PJ: Fair use isn’t any more difficult to apply or uncertain than any other legal doctrine that requires us to apply a general standard to specific facts — negligence in tort law is an example.   I’d suggest that “certainty” isn’t (and probably shouldn’t be) attainable here. What we should want and can get is some level of predictability, based on accumulated legal precedents. Given the fact that most fair uses are never challenged, the case law doesn’t accumulate at a very fast rate. Since the Supreme Court’s big turn in 1994, there have been no more than 25 or 30 important appellate cases on the subject. Many specific areas in which fair use obviously applies, to at least some extent, remain unexplored by federal judges, and are likely to stay that way. But consumers of law (whether laypeople or lawyers) can and should reason by analogy to more-or-less like cases, and make sound predictions based on the methodology employed in those cases. That’s how law — and confidence in law — develops in our “common law” system, and after 25 years or so of the new fair use jurisprudence, we’re in a position to make accurate predictions about how a court would rule — in the unlikely event that it ever came to that — in the vast majority of specific instances. So I really wish we could put this particular misconception to rest — along with Lawrence Lessig’s famous quip that fair use is just “the right to hire a lawyer,” which wasn’t strictly accurate in 2004 and certainly isn’t today. Professor Lessig has disowned this dismissive take on the power of fair use, and the rest of us should, as well.

On software preservation:

KC: Currently, you are working on a project involving best practices in fair use for software preservation. Why is this an important project?

PJ: The first 50 years of software history are of enormous interest today. For those studying software itself (from cultural and technological perspectives), the ability to analyze and interact with vintage software is essential. The same is true, of course, where investigations of software-dependent born digital materials (from text documents to CAD files) are concerned. So finding, saving and making available old programs are crucial. In this race against time and the forces of deterioration, however, copyright is a barrier, since practically every action that an archive or library might want to undertake to build a software collection or make accessible is regulated by copyright law. That’s where fair use comes in, of course, and why we are excited to be working on a Code with members of the software preservation community under the auspices of the Association of Research Libraries, and grateful that the support of the the Alfred P. Sloan Foundation makes this work possible.

His favorite fair use case:

KC: One final question.
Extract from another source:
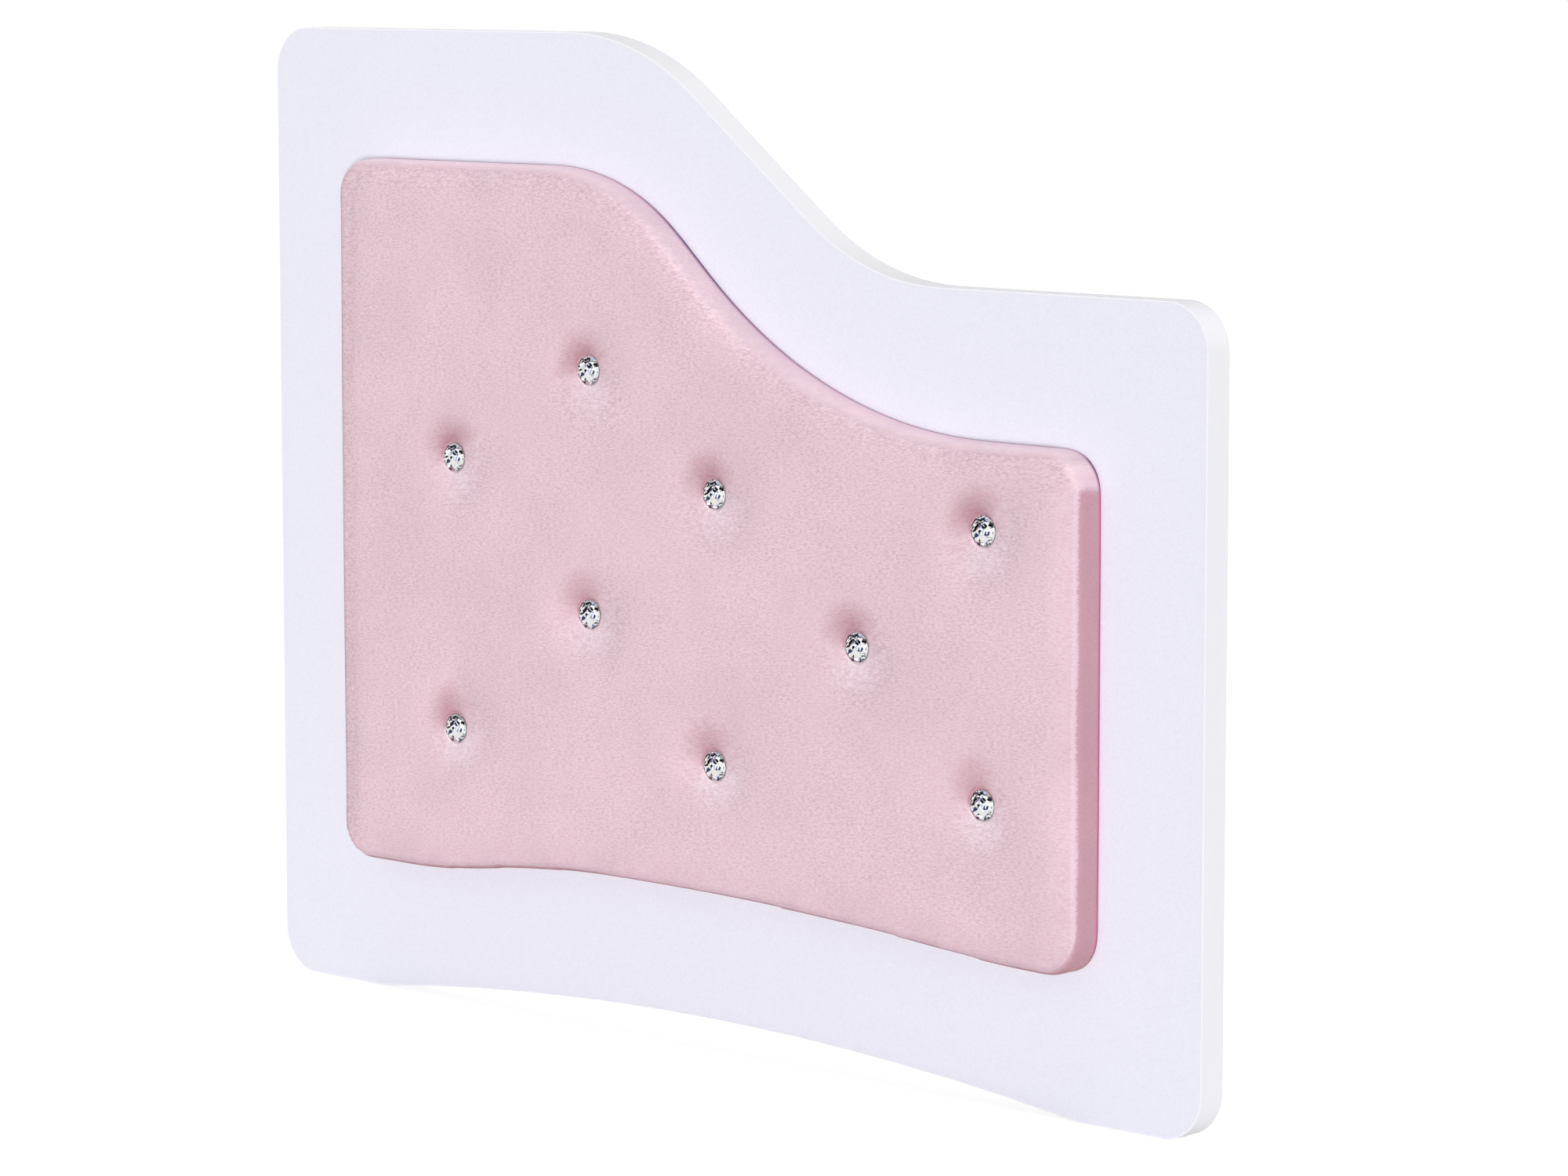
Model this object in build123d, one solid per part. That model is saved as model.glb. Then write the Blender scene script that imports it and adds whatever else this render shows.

Do you have a favorite fair use case?

PJ: From a purely sentimental standpoint, I’d say Authors’ Guild v. HathiTrust, where I had the honor to be part of a great legal team working for a wonderful client, the National Federal of the Blind. But taking a slightly more academic view, I’d probably say Bill Graham Archives v. Dorling Kindersley, a landmark 2006 Second Circuit decision that gave us the fullest glimpse we had had up to that time of where fair use analysis focused on the question of transformativeness was heading.